— Given material —
§ §
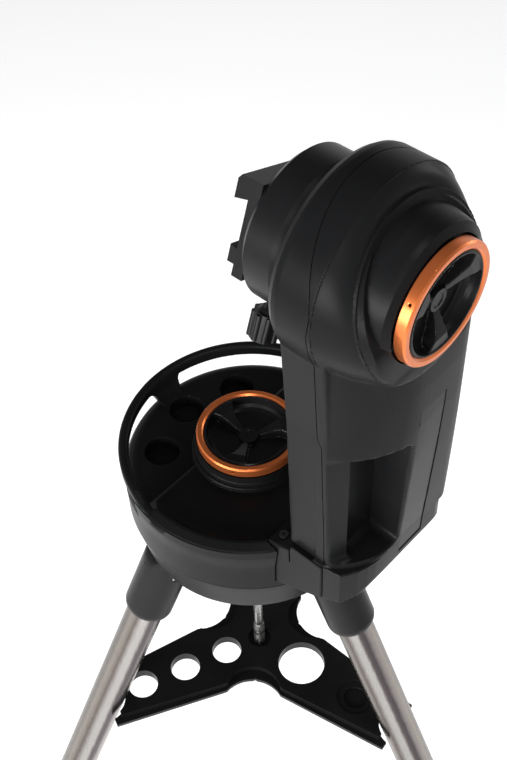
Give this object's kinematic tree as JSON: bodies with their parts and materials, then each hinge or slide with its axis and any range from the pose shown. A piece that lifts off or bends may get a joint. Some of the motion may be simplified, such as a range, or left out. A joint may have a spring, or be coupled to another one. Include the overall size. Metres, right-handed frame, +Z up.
{
  "type": "telescope mount on tripod",
  "caption": "Single-arm motorised altazimuth telescope mount with orange-ringed clutches, an eyepiece tray, a dovetail saddle and a folding steel tripod.",
  "frame": {"origin": "on the ground, on the azimuth axis, midway between the three feet", "axes": "+Z up along the azimuth axis, +X towards the arm"},
  "size_m": [0.7316, 0.7929, 1.3384],
  "materials": {
    "painted_black": "satin",
    "casing_plastic": "fine texture",
    "black_plastic": "matte",
    "steel": "brushed",
    "leg_steel": "satin",
    "orange_anodised": "anodised orange",
    "brass": "machined",
    "black_oxide": "black oxide",
    "rubber": "matte",
    "gloss_trim": "glossy",
    "board_green": "matte",
    "cell_wrap": "glossy",
    "motor_metal": "satin",
    "button_red": "matte"
  },
  "bodies": {
    "tripod_base": {"tripod_head": "painted_black", "centring_pin": "steel", "hinge_pins": "steel", "centre_rod": "steel", "base_shell": "casing_plastic", "azimuth_spindle": "steel", "azimuth_bearing": "steel"},
    "drum_and_arm": {"drum_housing": "casing_plastic", "accessory_tray": "casing_plastic", "handle_rail": "casing_plastic", "port_panel": "black_plastic", "port_sockets": "black_plastic", "battery_box": "black_plastic", "battery_cells": "cell_wrap", "control_board": "board_green", "azimuth_motor": "motor_metal", "arm_foot": "casing_plastic", "foot_screws": "black_oxide", "arm_inner_shell": "casing_plastic", "arm_outer_shell": "casing_plastic", "trim_strip": "gloss_trim", "altitude_bearing": "steel", "altitude_motor": "motor_metal"},
    "saddle": {"altitude_shaft": "steel", "saddle_hub": "painted_black", "saddle_plate": "painted_black"},
    "clamp_jaw": {"saddle_jaw": "painted_black"},
    "clamp_knob": {"saddle_knob": "black_plastic"},
    "altitude_clutch": {"altitude_clutch_ring": "orange_anodised", "altitude_clutch_knob": "black_plastic"},
    "azimuth_clutch": {"azimuth_clutch_ring": "orange_anodised", "azimuth_clutch_knob": "black_plastic"},
    "azimuth_gear": {"azimuth_wheel": "brass"},
    "azimuth_screw": {"azimuth_worm": "steel"},
    "altitude_gear": {"altitude_wheel": "brass"},
    "altitude_screw": {"altitude_worm": "steel"},
    "spreader": {"spreader_tray": "painted_black"},
    "spreader_knob": {"tray_knob": "black_plastic"},
    "power_switch": {"power_button": "button_red"},
    "bolt_1": {"captive_bolt_1": "steel"},
    "upper_leg_1": {"leg_collar_1": "painted_black", "leg_tube_1": "leg_steel", "leg_clamp_1": "painted_black"},
    "lower_leg_1": {"leg_inner_1": "leg_steel", "leg_foot_1": "rubber"},
    "lock_1": {"leg_lock_1": "black_plastic"},
    "bolt_2": {"captive_bolt_2": "steel"},
    "upper_leg_2": {"leg_collar_2": "painted_black", "leg_tube_2": "leg_steel", "leg_clamp_2": "painted_black"},
    "lower_leg_2": {"leg_inner_2": "leg_steel", "leg_foot_2": "rubber"},
    "lock_2": {"leg_lock_2": "black_plastic"},
    "bolt_3": {"captive_bolt_3": "steel"},
    "upper_leg_3": {"leg_collar_3": "painted_black", "leg_tube_3": "leg_steel", "leg_clamp_3": "painted_black"},
    "lower_leg_3": {"leg_inner_3": "leg_steel", "leg_foot_3": "rubber"},
    "lock_3": {"leg_lock_3": "black_plastic"}
  },
  "joints": [
    {"name": "azimuth_turn", "type": "hinge", "parent": "tripod_base", "child": "drum_and_arm", "pos_m": [0, 0, 0.9], "axis": [0, 0, 1], "continuous": true},
    {"name": "altitude_turn", "type": "hinge", "parent": "drum_and_arm", "child": "saddle", "pos_m": [0.08, 0, 1.2554], "axis": [1, 0, 0], "continuous": true},
    {"name": "azimuth_clutch_turn", "type": "hinge", "parent": "tripod_base", "child": "azimuth_clutch", "pos_m": [0, 0, 0.96], "axis": [0, 0, 1], "range_deg": [0, 270]},
    {"name": "altitude_clutch_turn", "type": "hinge", "parent": "saddle", "child": "altitude_clutch", "pos_m": [0.19, 0, 1.2554], "axis": [1, 0, 0], "range_deg": [0, 270]},
    {"name": "azimuth_wheel_turn", "type": "hinge", "parent": "drum_and_arm", "child": "azimuth_gear", "pos_m": [0, 0, 0.918], "axis": [0, 0, 1], "continuous": true},
    {"name": "azimuth_worm_spin", "type": "hinge", "parent": "drum_and_arm", "child": "azimuth_screw", "pos_m": [0, -0.0602, 0.918], "axis": [1, 0, 0], "continuous": true},
    {"name": "altitude_wheel_turn", "type": "hinge", "parent": "drum_and_arm", "child": "altitude_gear", "pos_m": [0.128, 0, 1.2554], "axis": [1, 0, 0], "continuous": true},
    {"name": "altitude_worm_spin", "type": "hinge", "parent": "drum_and_arm", "child": "altitude_screw", "pos_m": [0.128, 0, 1.1952], "axis": [0, 1, 0], "continuous": true},
    {"name": "clamp_knob_turn", "type": "hinge", "parent": "saddle", "child": "clamp_knob", "pos_m": [0.0526, -0.0259, 1.169], "axis": [0, 0.3502, 0.9367], "range_deg": [0, 1200]},
    {"name": "clamp_jaw_slide", "type": "slide", "parent": "saddle", "child": "clamp_jaw", "axis": [0, -0.3502, -0.9367], "range_m": [0, 0.00499]},
    {"name": "bolt_1_turn", "type": "hinge", "parent": "tripod_base", "child": "bolt_1", "pos_m": [0.0183, 0.04111, 0.82], "axis": [0, 0, 1], "continuous": true},
    {"name": "bolt_2_turn", "type": "hinge", "parent": "tripod_base", "child": "bolt_2", "pos_m": [-0.04475, -0.0047, 0.82], "axis": [0, 0, 1], "continuous": true},
    {"name": "bolt_3_turn", "type": "hinge", "parent": "tripod_base", "child": "bolt_3", "pos_m": [0.02645, -0.03641, 0.82], "axis": [0, 0, 1], "continuous": true},
    {"name": "spreader_slide", "type": "slide", "parent": "tripod_base", "child": "spreader", "axis": [0, 0, -1], "range_m": [0, 0.42]},
    {"name": "spreader_knob_turn", "type": "hinge", "parent": "spreader", "child": "spreader_knob", "pos_m": [0, 0, 0.565], "axis": [0, 0, 1], "continuous": true},
    {"name": "leg_1_fold", "type": "hinge", "parent": "tripod_base", "child": "upper_leg_1", "pos_m": [0.09389, 0.00987, 0.80805], "axis": [-0.1045, 0.9945, 0], "range_deg": [0, 14.1]},
    {"name": "leg_1_extend", "type": "slide", "parent": "upper_leg_1", "child": "lower_leg_1", "axis": [0.3859, 0.0406, -0.9217], "range_m": [0, 0.35]},
    {"name": "leg_1_lock_turn", "type": "hinge", "parent": "upper_leg_1", "child": "lock_1", "pos_m": [0.31877, 0.0335, 0.34826], "axis": [0.9166, 0.0963, 0.388], "range_deg": [0, 360]},
    {"name": "leg_2_fold", "type": "hinge", "parent": "tripod_base", "child": "upper_leg_2", "pos_m": [-0.05549, 0.07638, 0.80805], "axis": [-0.809, -0.5878, 0], "range_deg": [0, 14.1]},
    {"name": "leg_2_extend", "type": "slide", "parent": "upper_leg_2", "child": "lower_leg_2", "axis": [-0.2281, 0.3139, -0.9217], "range_m": [0, 0.35]},
    {"name": "leg_2_lock_turn", "type": "hinge", "parent": "upper_leg_2", "child": "lock_2", "pos_m": [-0.1884, 0.25931, 0.34826], "axis": [-0.5417, 0.7456, 0.388], "range_deg": [0, 360]},
    {"name": "leg_3_fold", "type": "hinge", "parent": "tripod_base", "child": "upper_leg_3", "pos_m": [-0.0384, -0.08625, 0.80805], "axis": [0.9135, -0.4067, 0], "range_deg": [0, 14.1]},
    {"name": "leg_3_extend", "type": "slide", "parent": "upper_leg_3", "child": "lower_leg_3", "axis": [-0.1578, -0.3545, -0.9217], "range_m": [0, 0.35]},
    {"name": "leg_3_lock_turn", "type": "hinge", "parent": "upper_leg_3", "child": "lock_3", "pos_m": [-0.13037, -0.29281, 0.34826], "axis": [-0.3749, -0.842, 0.388], "range_deg": [0, 360]},
    {"name": "power_button_press", "type": "slide", "parent": "drum_and_arm", "child": "power_switch", "axis": [-0.3746, -0.9272, 0], "range_m": [0, 0.0015], "stiffness_N_per_m": 500}
  ],
  "couplings": [
    {"joint": "azimuth_worm_spin", "follows": "azimuth_wheel_turn", "ratio": 60},
    {"joint": "altitude_worm_spin", "follows": "altitude_wheel_turn", "ratio": 60},
    {"joint": "clamp_knob_turn", "follows": "clamp_jaw_slide", "rad_per_m": 4189.4},
    {"joint": "leg_1_fold", "follows": "spreader_slide", "rad_per_m": 0.5817},
    {"joint": "leg_2_fold", "follows": "spreader_slide", "rad_per_m": 0.5817},
    {"joint": "leg_3_fold", "follows": "spreader_slide", "rad_per_m": 0.5817}
  ]
}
§ §
— What is needed —
Where a line contains the string "materials", extract that line.

— Task solution —
Give this object's kinematic tree as JSON: bodies with their parts and materials, then each hinge or slide with its axis and any range from the pose shown. A piece that lifts off or bends may get a joint. Some of the motion may be simplified, such as a range, or left out. A joint may have a spring, or be coupled to another one. Include the overall size. Metres, right-handed frame, +Z up.
  "materials": {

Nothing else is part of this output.